- Birth name: Will Hairston
- Born: November 22, 1919 Brookfield, Mississippi, U.S.
- Died: March 17, 1988 (aged 68) Detroit, Michigan, U.S.
- Genres: Gospel music
- Occupation(s): Singer, songwriter, preacher
- Years active: 1955–1972
- Labels: J.V.B., Knowles
- Formerly of: Washboard Willie

= Brother Will Hairston =

Brother Will Hairston (November 22, 1919 - March 17, 1988) was an American gospel singer and preacher in Detroit, Michigan, called "The Hurricane of the Motor City" and known for his "startlingly socially conscious" songs of protest in the 1950s and 1960s during the Civil Rights Movement.

==Biography==
Will Hairston was born into a poor farming family in Brookfield, Mississippi, and went to school in the town of Centreville. After both his parents died, he moved to St. Louis and was drafted into the US Army Air Force during World War II. Once the war ended, he married, and moved with his wife to Detroit where he worked in the Chrysler factory on 8 Mile Road. He was a member of the Church of Christ, and made his first recordings for the church in 1955, credited as Brother Will Hairston. His first record was "My God Don't Like It", subsequently re-titled "The Death of Emmet Teal" [sic], commenting on the lynching of fourteen-year-old Emmett Till in Mississippi in August 1955.

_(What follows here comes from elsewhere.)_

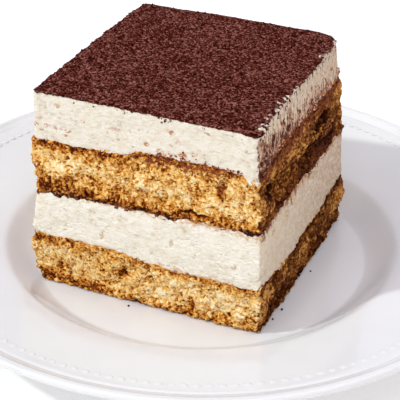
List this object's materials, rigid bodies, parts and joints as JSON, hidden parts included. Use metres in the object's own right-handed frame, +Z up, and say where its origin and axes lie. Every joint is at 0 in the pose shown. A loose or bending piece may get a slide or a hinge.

On later records, Hairston was credited as "The Hurricane of the Motor City", an epithet deriving from a time when, he said: "I was singing spirituals at a church once where the pews were not stationary. After a couple of selections some of the members got happy and began to shout. When the service was over someone mentioned that the church looked as if a hurricane had been through it. The subtitle has stuck since then."

In 1956, Hairston wrote and recorded "The Alabama Bus" for Detroit record store owner Joe Von Battle's J.V.B. label. With Washboard Willie on percussion, the song describes and chronicles the Montgomery bus boycott that followed Rosa Parks' refusal to give up her seat to a white man. Hairston's recording, described as "emotional" and "gripping", was the first to reference by name Rev. Martin Luther King Jr. The following year, Hairston recorded "Shout School Children", which chronicled the enrollment of nine children at Little Rock Central High School, and subsequent events including the delayed intervention of President Eisenhower. The recording and his later releases were issued on the Knowles record label in Detroit, and were personally sold by Hairston himself.

Hairston returned to the recording studio in 1964, releasing "The Story of President Kennedy", for which he received an appreciative acknowledgement from Jacqueline Kennedy. The following year, in support of the Selma to Montgomery marches, he recorded "March On To Montgomery", again with Washboard Willie and piano accompaniment by Louise Jackson. In 1968 he recorded "The War in Vietnam", and – after the assassination of Martin Luther King Jr. – "Rev. King Had A Time".

Hairston retired from Chrysler on disability grounds in 1970. In December 1971, he was shot and seriously injured by a white man, but recovered. His final recordings in 1972, with a gospel choir, included "Death Knocked At My Door, Jesus Got the Key", "This May Be My Last Time", and "Minny, Your Dress Too Short", a protestation against miniskirts. Many of his recordings were issued on an LP, Brother Will Hairston: Hurricane of the Motor City.

He died in 1988, aged 68. He was survived by his widow, and eight of their ten children.